米ISM指標の上昇で米株価下落&米ドル上昇

news-20221206

インフレ加速を米ISM指数が示唆

今週はインフレ懸念が再び金融市場に広がっています。

ISM非製造業指数によって米経済活動が年末に向けて勢いを増すと推測され、来週のFRB金利決定にさらなる圧力がかかっている状況です。

FRBの度重なる大幅利上げが米経済の減速を目的としているものの、11月のISM非製造業指数はさらに上昇しました。

この指数は、サービス業のコスト上昇を警告しているので、賃金上昇の加速とFRBの利上げ幅が減速するとの憶測を否定する形となりました。

FRBは米経済に不要な打撃を与えずに、利上げによってインフレに対処する必要があります。

急激なリセッションを示す指標を懸念して、FBRが利上げ幅縮小に向けていると市場では予測されていましたが、改めてFRBの利上げ幅縮小を否定するものとなりました。

市場は今もなお、来週FRBが0.5%利上げすると織り込んでいますが、ドットプロットではより積極的な利上げの見通しに上方修正しました。

市場は今のところ、金利は来年度5%でピークに達するとの見方が強まっています。

米ドル復活も米株価とゴールドは下落

為替市場では米ドルが徐々に上昇しています。

米経済がエネルギー問題に苦しむユーロ圏経済よりも優位にあると判断したことが理由のようです。

インフレ減速と中国の経済再開への可能性が米ドルの上昇を妨げてはいますが、主要経済国が米国よりも悪い状態にあるため、米ドルの弱気反転はまだ薄いと言えるでしょう。

S&P500は1.8%下落しました。

理由は市場が来週FRBの大幅利上げと米インフレ加速レポートを仮定し、バリュエーション拡大によって株価がさらに下落することが懸念材料となったためです。

コモディティでは、米ドルと米国債利回りの復活がゴールドの復活を阻んでいまが、ゴールドは基本的に米ドルで価格設定されるので、米ドル高でゴールド価格が上昇し、利回りが発生することのないゴールドも低下している状態です。

豪中銀利上げ&円下落

今日、オーストラリア準備銀行は利上げを実施して、追加利上げも示唆しました。

しかし、豪ドルの反応は限定的で、世界の景気後退リスクによって市場は大幅な利上げではなく、来年の0.25%の利上げも織り込んでいます。

最近の世界での国債利回り上昇によって日本国債利回りとの金利差拡大に繋がったことで、円が下落しました。
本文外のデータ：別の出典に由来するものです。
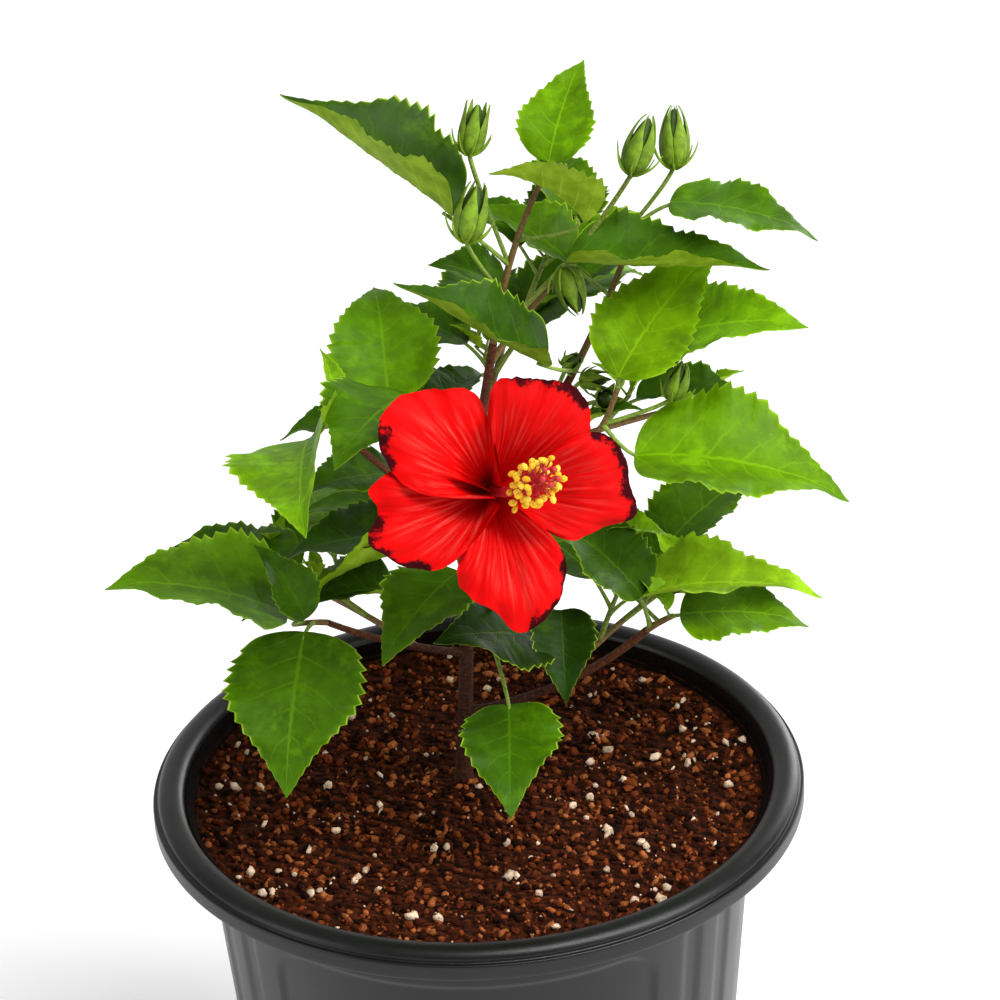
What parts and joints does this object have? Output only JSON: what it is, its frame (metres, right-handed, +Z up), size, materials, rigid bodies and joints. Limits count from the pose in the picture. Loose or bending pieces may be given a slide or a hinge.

賃金上昇が著しく低い結果は、日銀の政策変更への期待を後退させましたが、円回復の公算は大きいようです。

実施はまだ先になるようですが、インフレ上昇を背景に日銀は来年の政策調整に向けて動いているそうです。

そのため、世界経済見通しの悪化と世界の中央銀行による利上げ終了によって、金利差が円に有利な展開となる余地がまだ残されていると言えます。

原油価格の下落および日本の海外からの観光客受け入れ再開によって、貿易赤字が改善されれば円安要因も解消される方向に向かうことでしょう。